Norbert Schwarz is Provost Professor in the Department of Psychology and the USC Marshall School of Business at the University of Southern California and a co-director of the USC Dornsife Mind and Society Center.

==Education==
He received a Ph.D. in sociology from the University of Mannheim, Germany (1980) and a habilitation in psychology from the University of Heidelberg, Germany (1986).

== Academic career ==
Schwarz taught at the University of Heidelberg from 1981 to 1992 and served as Scientific Director of ZUMA, now GESIS, an interdisciplinary social science research center (1987–1992). From 1993 to 2013, he worked at the University of Michigan, Ann Arbor, where he held appointments as the Charles Horton Cooley Collegiate Professor of Psychology in the Social Psychology program, Professor of Marketing at the Ross School of Business, Research Professor in the Program in Survey Methodology, and Research Professor at the Institute for Social Research.

A bibliometric analysis lists him among the 0.1% most frequently cited scientists across all fields of science in the Scopus database, 1997-2017.

=== Research ===
A core theme of his work is that people do not have stable, coherent and readily accessible attitudes that can be reliably measured through self-report. Instead, opinions are constructed on the spot and recent, contextual factors exert a disproportionate influence on judgments. These influences include feelings (such as moods, emotions, and metacognitive experiences), inferences about the meaning implicit in questions, and whether feelings and thoughts are used to form a representation of the target of judgment or the standard against which it is compared.

==== Feelings as information ====
Norbert Schwarz proposed the "feelings-as-information" hypothesis, an influential explanation for the cognitive consequences of affect. According to this perspective, when people make judgments about a target, they rely upon their feelings as diagnostic information about the target of judgment. Although this generally produces accurate responses, people sometimes make mistakes about the source of this information. This hypothesis is well demonstrated by mood effects where people tend to evaluate various targets more positively when they are in a good mood than in a bad mood. For instance, people report higher life satisfaction when they are in a good mood on a sunny day rather than in a bad mood on a rainy day. However, if the interviewer mentions the weather before they ask the life satisfaction question, this mood effect disappears because people accurately attribute their current mood to the weather rather than their life satisfaction.

==== Gricean Maxims and survey response ====
Norbert Schwarz is also known for his research on cognitive processes underlying survey response. This work generally treats the survey interview context as a conversation between the researcher and the respondent.
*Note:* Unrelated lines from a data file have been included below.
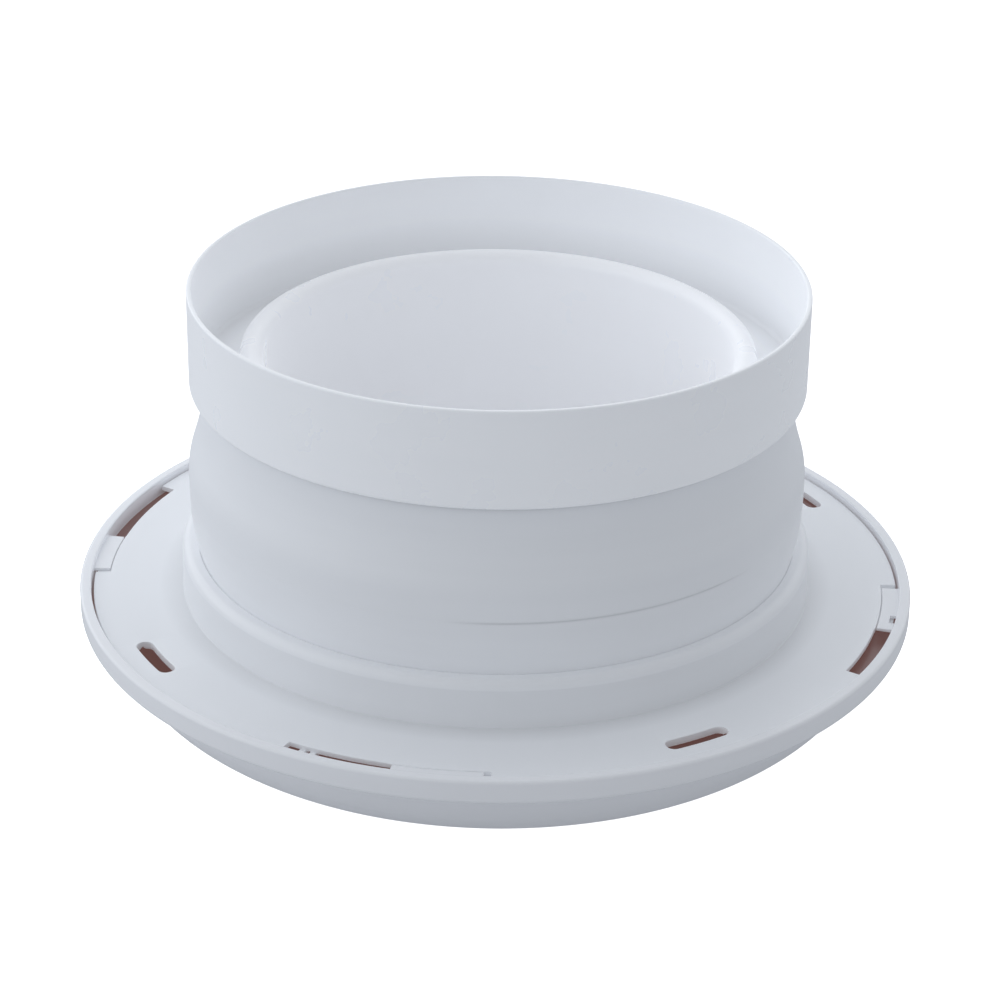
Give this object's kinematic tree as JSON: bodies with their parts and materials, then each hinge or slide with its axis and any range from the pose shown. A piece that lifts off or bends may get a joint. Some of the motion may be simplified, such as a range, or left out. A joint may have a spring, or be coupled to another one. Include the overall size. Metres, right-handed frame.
{
  "type": "round duct vent",
  "caption": "Round duct vent lying on its face: spigot and bulging neck on a slotted mounting plate, twist-off domed front cover and an adjustable centre disc.",
  "frame": {"origin": "on the resting plane under the crown of the front cover, on the axis of the duct", "axes": "+Z along the duct axis from the face towards the spigot; +X and +Y across the plate, with a screw slot 30 degrees from +X"},
  "size_m": [0.2044, 0.2044, 0.1012],
  "materials": {
    "mounting_plate": "satin moulded white ABS",
    "neck_sleeve": "satin moulded white ABS",
    "duct_collar": "satin moulded white ABS",
    "inner_tube": "glossy moulded white ABS",
    "front_cover": "satin moulded white ABS",
    "disc_bridge": "satin moulded white ABS",
    "spindle": "moulded white acetal with a coarse thread",
    "stop_cap": "satin moulded white ABS",
    "centre_disc": "satin moulded white ABS"
  },
  "bodies": {
    "housing": {"mounting_plate": "mounting_plate", "neck_sleeve": "neck_sleeve", "duct_collar": "duct_collar", "inner_tube": "inner_tube"},
    "cover": {"front_cover": "front_cover", "disc_bridge": "disc_bridge"},
    "spindle": {"spindle": "spindle", "stop_cap": "stop_cap"},
    "disc": {"centre_disc": "centre_disc"}
  },
  "joints": [
    {"name": "cover_twist", "type": "hinge", "parent": "housing", "child": "cover", "pos_m": [0, 0, 0.024], "axis": [0, 0, 1], "range_deg": [-13.4, 0]},
    {"name": "disc_travel", "type": "slide", "parent": "cover", "child": "spindle", "axis": [0, 0, -1], "range_m": [0, 0.0121]},
    {"name": "disc_turn", "type": "hinge", "parent": "spindle", "child": "disc", "pos_m": [0, 0, 0.01], "axis": [0, 0, -1], "range_deg": [0, 1080]}
  ],
  "couplings": [
    {"joint": "disc_travel", "follows": "disc_turn", "m_per_rad": 0.00063662}
  ]
}
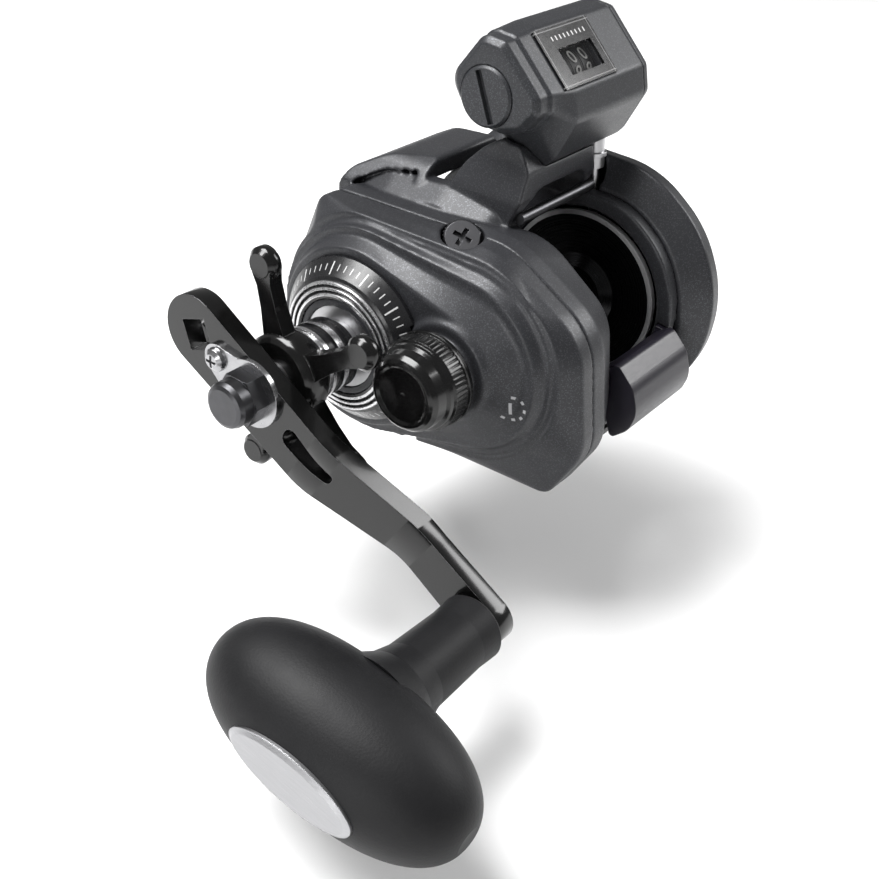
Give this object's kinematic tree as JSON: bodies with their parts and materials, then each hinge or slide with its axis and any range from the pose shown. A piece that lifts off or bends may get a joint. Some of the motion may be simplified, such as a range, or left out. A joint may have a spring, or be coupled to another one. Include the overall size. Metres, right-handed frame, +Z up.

According to this logic, surveys are governed by the cooperative principle advanced by Paul Grice, the late philosopher of language. Put simply, the cooperative principle states that people try to communicate clearly and truthfully, in as much detail as required (but not more so), giving only relevant information. Schwarz's research implicates the operation of these maxims during various stages of the survey question and answering process, and highlights how features of the research instrument can significantly impact the answers obtained. For example, when asked about how successful their lives have been, individuals' responses depended on the range of a scale. "When the numeric values ranged from 0 ('not at all successful') to 10 ('extremely
successful'), 34 percent of the respondents endorsed values between 0 and 5. However, only 13 percent endorsed formally equivalent values between -5 and 0, when the scale ranged from -5 ('not at all successful') to +5 ('extremely successful')."

=== Views on the replication crisis ===
Schwartz has characterized those who highlight the replication crisis in social psychology and propose reforms to scientific conduct as engaging in a "witch hunt".